▼▼▼
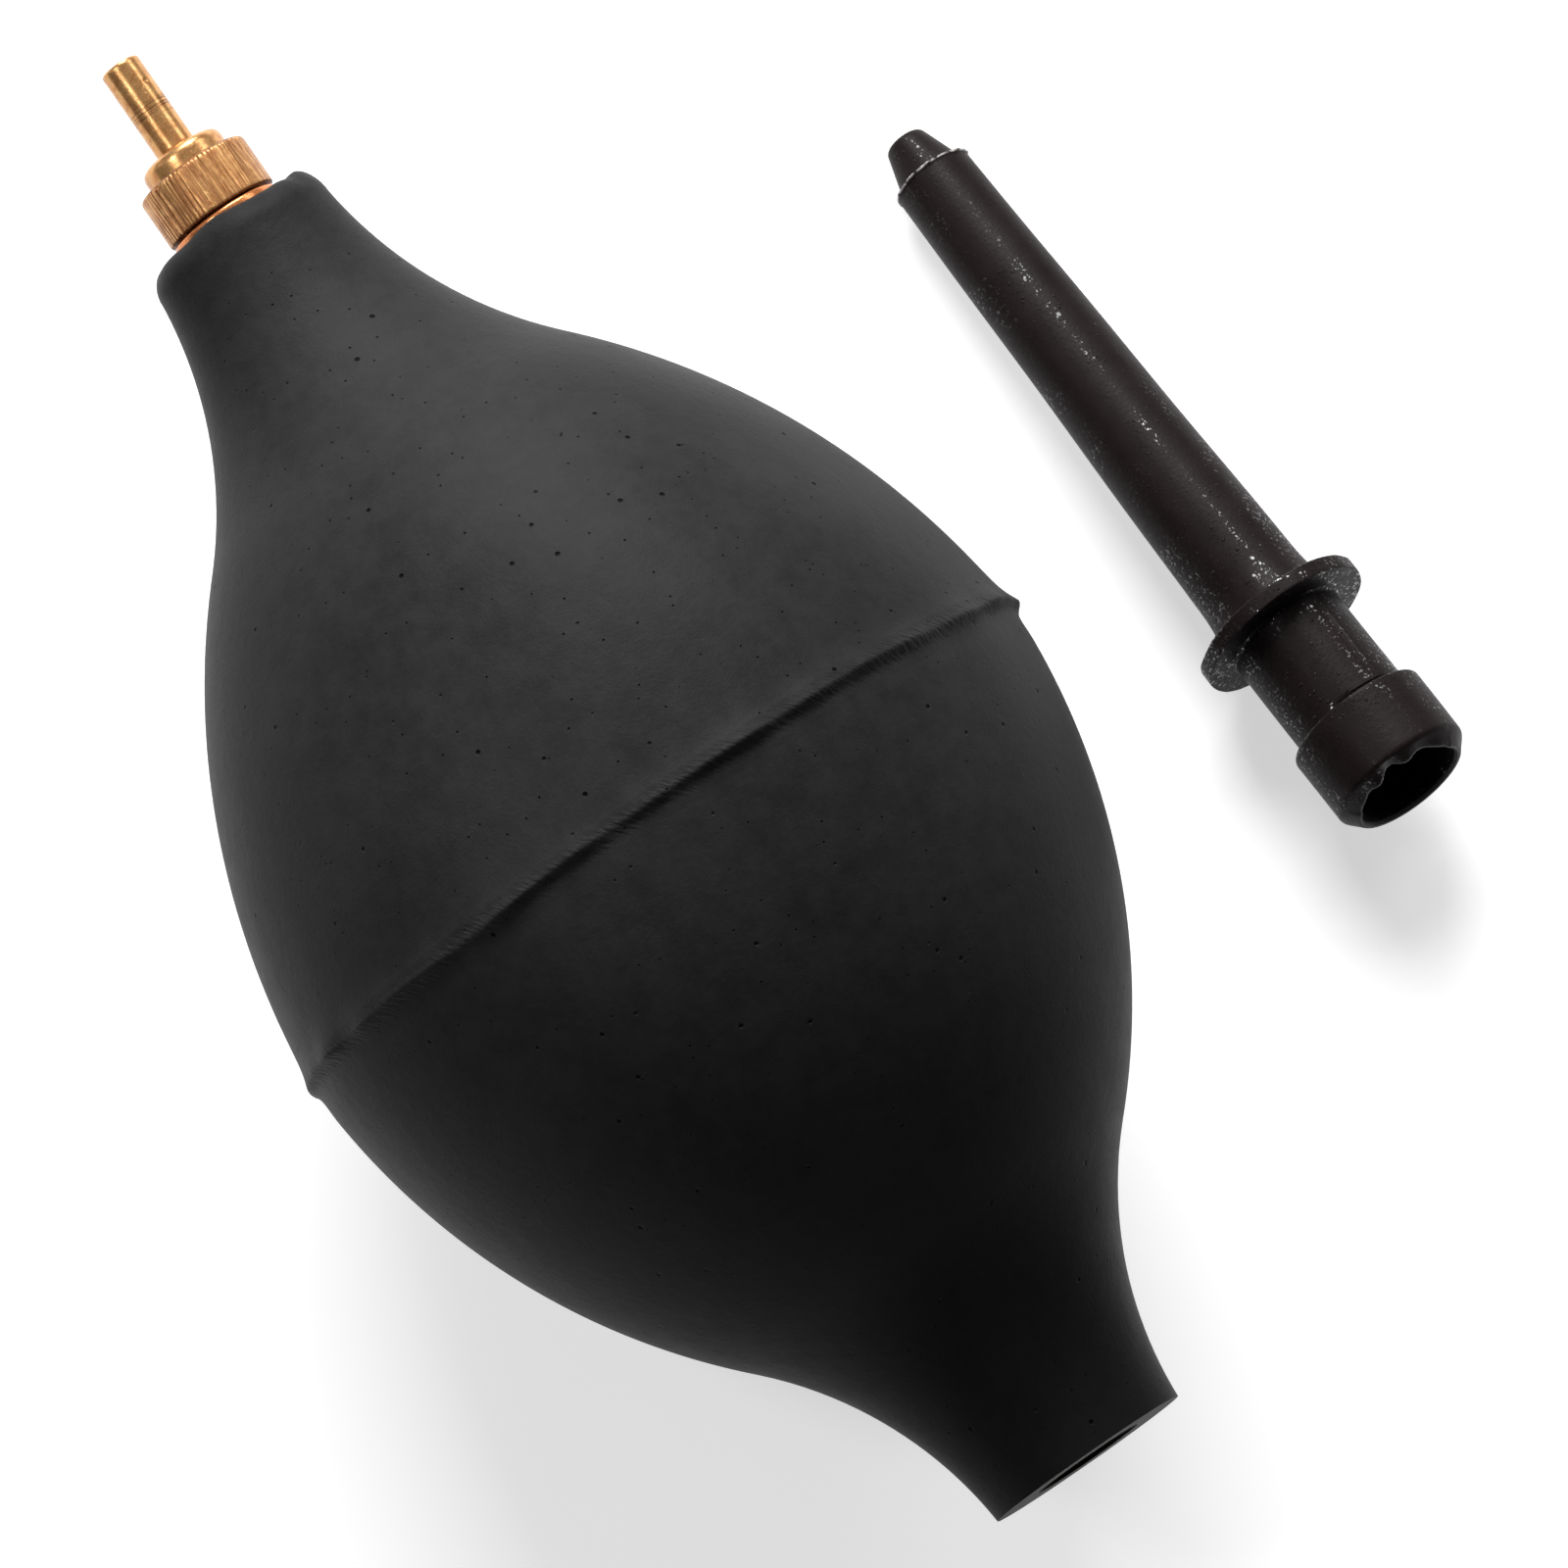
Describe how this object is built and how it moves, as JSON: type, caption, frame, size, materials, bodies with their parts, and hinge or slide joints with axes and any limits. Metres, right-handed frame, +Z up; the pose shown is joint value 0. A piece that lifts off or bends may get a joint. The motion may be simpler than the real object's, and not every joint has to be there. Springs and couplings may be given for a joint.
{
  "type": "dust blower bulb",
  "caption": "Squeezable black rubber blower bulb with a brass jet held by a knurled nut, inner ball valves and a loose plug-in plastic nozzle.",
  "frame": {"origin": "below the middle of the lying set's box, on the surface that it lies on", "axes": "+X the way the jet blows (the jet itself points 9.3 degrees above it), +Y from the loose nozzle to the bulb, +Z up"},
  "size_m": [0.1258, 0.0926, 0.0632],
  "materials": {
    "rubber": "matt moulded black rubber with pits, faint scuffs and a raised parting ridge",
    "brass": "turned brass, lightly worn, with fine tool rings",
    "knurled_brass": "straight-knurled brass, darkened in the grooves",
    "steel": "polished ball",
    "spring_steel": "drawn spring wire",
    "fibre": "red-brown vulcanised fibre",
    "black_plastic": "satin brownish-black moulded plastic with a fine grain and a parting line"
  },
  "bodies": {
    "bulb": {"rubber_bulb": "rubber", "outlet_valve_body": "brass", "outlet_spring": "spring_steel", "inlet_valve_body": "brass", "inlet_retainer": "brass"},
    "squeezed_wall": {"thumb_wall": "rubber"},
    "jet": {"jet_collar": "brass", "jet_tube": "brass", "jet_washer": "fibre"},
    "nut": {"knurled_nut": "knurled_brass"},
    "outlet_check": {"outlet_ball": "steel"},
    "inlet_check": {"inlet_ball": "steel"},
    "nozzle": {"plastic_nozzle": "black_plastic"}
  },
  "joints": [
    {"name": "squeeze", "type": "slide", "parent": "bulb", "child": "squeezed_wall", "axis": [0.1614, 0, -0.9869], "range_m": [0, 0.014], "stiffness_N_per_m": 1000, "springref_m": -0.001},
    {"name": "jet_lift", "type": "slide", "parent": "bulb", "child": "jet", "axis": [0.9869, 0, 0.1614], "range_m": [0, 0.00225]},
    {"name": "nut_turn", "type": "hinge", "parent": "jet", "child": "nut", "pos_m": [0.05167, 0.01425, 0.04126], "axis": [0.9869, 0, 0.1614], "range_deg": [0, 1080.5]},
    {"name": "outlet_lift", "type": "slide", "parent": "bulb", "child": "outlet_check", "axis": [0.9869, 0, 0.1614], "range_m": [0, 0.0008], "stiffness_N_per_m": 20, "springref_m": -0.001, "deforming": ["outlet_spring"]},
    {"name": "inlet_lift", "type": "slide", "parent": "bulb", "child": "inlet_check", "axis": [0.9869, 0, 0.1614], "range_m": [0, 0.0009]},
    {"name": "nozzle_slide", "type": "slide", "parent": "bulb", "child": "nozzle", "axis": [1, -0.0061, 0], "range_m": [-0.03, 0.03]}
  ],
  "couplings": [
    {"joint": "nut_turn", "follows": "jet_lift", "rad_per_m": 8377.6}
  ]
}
▲▲▲
▼▼▼
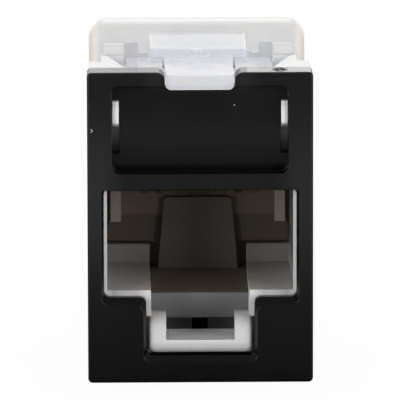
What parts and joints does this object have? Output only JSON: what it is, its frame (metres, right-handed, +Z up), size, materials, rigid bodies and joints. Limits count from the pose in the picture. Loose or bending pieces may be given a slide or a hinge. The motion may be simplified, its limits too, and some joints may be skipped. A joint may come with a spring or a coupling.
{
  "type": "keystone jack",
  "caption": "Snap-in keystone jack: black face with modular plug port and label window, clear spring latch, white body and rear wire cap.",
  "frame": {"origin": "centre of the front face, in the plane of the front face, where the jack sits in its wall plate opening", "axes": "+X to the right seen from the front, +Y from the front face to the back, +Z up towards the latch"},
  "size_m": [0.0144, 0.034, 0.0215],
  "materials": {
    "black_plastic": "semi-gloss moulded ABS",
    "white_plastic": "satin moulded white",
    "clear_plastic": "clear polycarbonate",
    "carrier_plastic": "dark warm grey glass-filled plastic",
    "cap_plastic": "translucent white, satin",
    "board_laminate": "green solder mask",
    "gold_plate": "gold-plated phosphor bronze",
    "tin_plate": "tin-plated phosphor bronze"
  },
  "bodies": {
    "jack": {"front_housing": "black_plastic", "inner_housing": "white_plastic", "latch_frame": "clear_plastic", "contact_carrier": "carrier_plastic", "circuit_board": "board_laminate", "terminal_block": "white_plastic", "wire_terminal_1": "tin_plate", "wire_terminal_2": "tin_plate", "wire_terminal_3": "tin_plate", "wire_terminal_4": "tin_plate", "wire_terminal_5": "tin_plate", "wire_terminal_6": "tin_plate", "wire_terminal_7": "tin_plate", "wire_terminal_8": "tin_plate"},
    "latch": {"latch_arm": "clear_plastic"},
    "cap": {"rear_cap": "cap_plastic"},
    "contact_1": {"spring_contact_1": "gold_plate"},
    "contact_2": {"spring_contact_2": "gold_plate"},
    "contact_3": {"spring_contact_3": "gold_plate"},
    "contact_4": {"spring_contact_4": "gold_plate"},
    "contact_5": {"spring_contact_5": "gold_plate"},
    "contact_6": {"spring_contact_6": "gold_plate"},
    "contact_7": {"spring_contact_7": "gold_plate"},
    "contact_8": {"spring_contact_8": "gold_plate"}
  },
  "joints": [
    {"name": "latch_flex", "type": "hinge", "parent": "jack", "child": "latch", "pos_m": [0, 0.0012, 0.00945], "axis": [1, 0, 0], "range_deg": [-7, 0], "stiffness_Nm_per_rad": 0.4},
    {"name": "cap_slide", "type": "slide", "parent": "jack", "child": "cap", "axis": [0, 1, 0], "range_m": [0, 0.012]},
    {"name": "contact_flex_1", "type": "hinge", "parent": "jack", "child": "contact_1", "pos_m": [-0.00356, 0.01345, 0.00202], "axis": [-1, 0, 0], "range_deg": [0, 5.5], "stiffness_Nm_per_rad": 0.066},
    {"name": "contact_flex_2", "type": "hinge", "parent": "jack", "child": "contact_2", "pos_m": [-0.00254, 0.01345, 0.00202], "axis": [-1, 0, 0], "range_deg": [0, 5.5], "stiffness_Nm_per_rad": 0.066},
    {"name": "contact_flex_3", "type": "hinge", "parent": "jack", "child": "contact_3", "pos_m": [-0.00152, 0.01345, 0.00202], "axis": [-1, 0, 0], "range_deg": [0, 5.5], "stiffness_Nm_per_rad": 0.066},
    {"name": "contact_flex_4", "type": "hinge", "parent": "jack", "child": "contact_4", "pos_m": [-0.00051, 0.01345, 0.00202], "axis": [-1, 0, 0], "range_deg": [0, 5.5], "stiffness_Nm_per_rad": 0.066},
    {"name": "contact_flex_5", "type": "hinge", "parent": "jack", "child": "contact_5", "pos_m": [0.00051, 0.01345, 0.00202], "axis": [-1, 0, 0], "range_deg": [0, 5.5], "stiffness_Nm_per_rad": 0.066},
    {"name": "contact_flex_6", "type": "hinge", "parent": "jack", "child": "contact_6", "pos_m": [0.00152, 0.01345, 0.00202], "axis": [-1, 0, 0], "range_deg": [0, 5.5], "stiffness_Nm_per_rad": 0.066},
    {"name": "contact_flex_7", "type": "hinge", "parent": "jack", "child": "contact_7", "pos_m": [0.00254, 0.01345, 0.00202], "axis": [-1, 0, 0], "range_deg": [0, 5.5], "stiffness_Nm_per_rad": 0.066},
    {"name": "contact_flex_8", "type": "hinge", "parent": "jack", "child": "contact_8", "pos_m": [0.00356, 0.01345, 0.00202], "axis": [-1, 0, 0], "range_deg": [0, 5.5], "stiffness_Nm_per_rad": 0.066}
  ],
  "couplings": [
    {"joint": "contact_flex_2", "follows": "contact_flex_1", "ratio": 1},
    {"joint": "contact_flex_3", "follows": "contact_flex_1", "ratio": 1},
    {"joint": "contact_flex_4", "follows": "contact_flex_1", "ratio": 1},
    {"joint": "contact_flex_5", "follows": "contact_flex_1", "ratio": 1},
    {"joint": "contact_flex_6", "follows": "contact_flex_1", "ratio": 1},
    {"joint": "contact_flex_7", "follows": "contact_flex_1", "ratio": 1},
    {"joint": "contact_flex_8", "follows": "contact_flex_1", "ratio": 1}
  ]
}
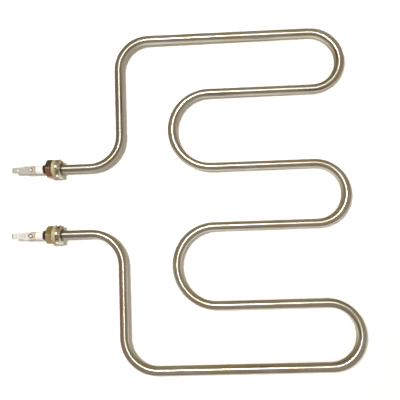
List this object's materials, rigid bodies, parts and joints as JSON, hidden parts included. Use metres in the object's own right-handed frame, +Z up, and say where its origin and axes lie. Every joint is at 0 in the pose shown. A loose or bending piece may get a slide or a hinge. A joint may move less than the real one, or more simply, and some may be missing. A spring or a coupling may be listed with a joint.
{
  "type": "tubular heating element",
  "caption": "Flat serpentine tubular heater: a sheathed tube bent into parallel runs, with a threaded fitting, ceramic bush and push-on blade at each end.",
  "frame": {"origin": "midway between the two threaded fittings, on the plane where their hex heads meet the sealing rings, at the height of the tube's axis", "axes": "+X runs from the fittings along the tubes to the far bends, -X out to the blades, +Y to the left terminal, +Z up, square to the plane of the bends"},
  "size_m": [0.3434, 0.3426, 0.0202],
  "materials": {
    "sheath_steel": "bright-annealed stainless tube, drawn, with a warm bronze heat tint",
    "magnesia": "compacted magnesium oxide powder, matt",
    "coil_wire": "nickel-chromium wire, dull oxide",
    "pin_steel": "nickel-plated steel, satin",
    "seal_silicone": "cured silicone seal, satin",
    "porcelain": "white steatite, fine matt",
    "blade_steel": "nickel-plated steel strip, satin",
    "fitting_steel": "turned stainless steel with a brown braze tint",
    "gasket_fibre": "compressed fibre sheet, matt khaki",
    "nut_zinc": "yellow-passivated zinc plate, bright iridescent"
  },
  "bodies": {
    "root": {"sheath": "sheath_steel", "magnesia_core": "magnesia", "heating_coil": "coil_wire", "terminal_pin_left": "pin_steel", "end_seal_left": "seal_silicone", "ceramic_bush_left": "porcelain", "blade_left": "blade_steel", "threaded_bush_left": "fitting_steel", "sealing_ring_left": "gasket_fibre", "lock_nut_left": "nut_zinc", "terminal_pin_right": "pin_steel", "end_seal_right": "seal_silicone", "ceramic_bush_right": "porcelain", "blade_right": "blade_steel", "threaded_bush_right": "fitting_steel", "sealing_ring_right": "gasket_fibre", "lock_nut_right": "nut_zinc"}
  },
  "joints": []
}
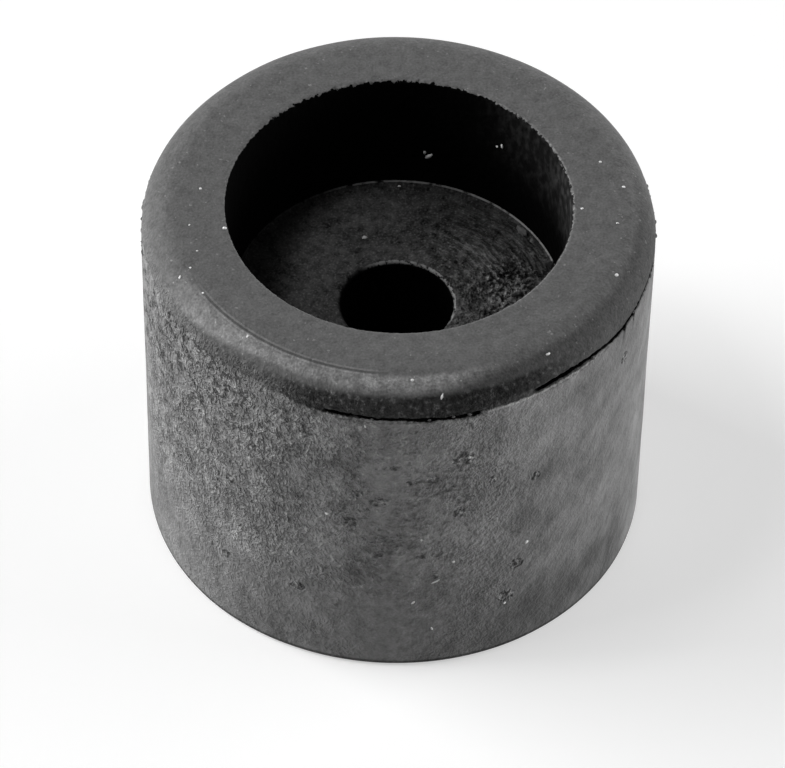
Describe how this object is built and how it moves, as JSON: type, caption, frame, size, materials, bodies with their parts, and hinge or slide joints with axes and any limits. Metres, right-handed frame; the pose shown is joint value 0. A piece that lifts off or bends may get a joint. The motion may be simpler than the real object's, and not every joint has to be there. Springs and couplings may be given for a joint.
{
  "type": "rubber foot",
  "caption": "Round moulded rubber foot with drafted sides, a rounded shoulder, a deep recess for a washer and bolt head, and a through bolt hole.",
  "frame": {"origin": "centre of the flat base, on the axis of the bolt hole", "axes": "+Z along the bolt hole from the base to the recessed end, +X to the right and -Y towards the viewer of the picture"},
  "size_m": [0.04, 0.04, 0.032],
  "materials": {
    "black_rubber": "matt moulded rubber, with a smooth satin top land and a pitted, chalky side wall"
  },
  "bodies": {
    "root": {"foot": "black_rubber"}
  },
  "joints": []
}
▲▲▲
Search the records above for "moves". Copy each line where it is found.

Describe how this object is built and how it moves, as JSON: type, caption, frame, size, materials, bodies with their parts, and hinge or slide joints with axes and any limits. Metres, right-handed frame, +Z up; the pose shown is joint value 0. A piece that lifts off or bends may get a joint. The motion may be simpler than the real object's, and not every joint has to be there. Springs and couplings may be given for a joint.
Describe how this object is built and how it moves, as JSON: type, caption, frame, size, materials, bodies with their parts, and hinge or slide joints with axes and any limits. Metres, right-handed frame; the pose shown is joint value 0. A piece that lifts off or bends may get a joint. The motion may be simpler than the real object's, and not every joint has to be there. Springs and couplings may be given for a joint.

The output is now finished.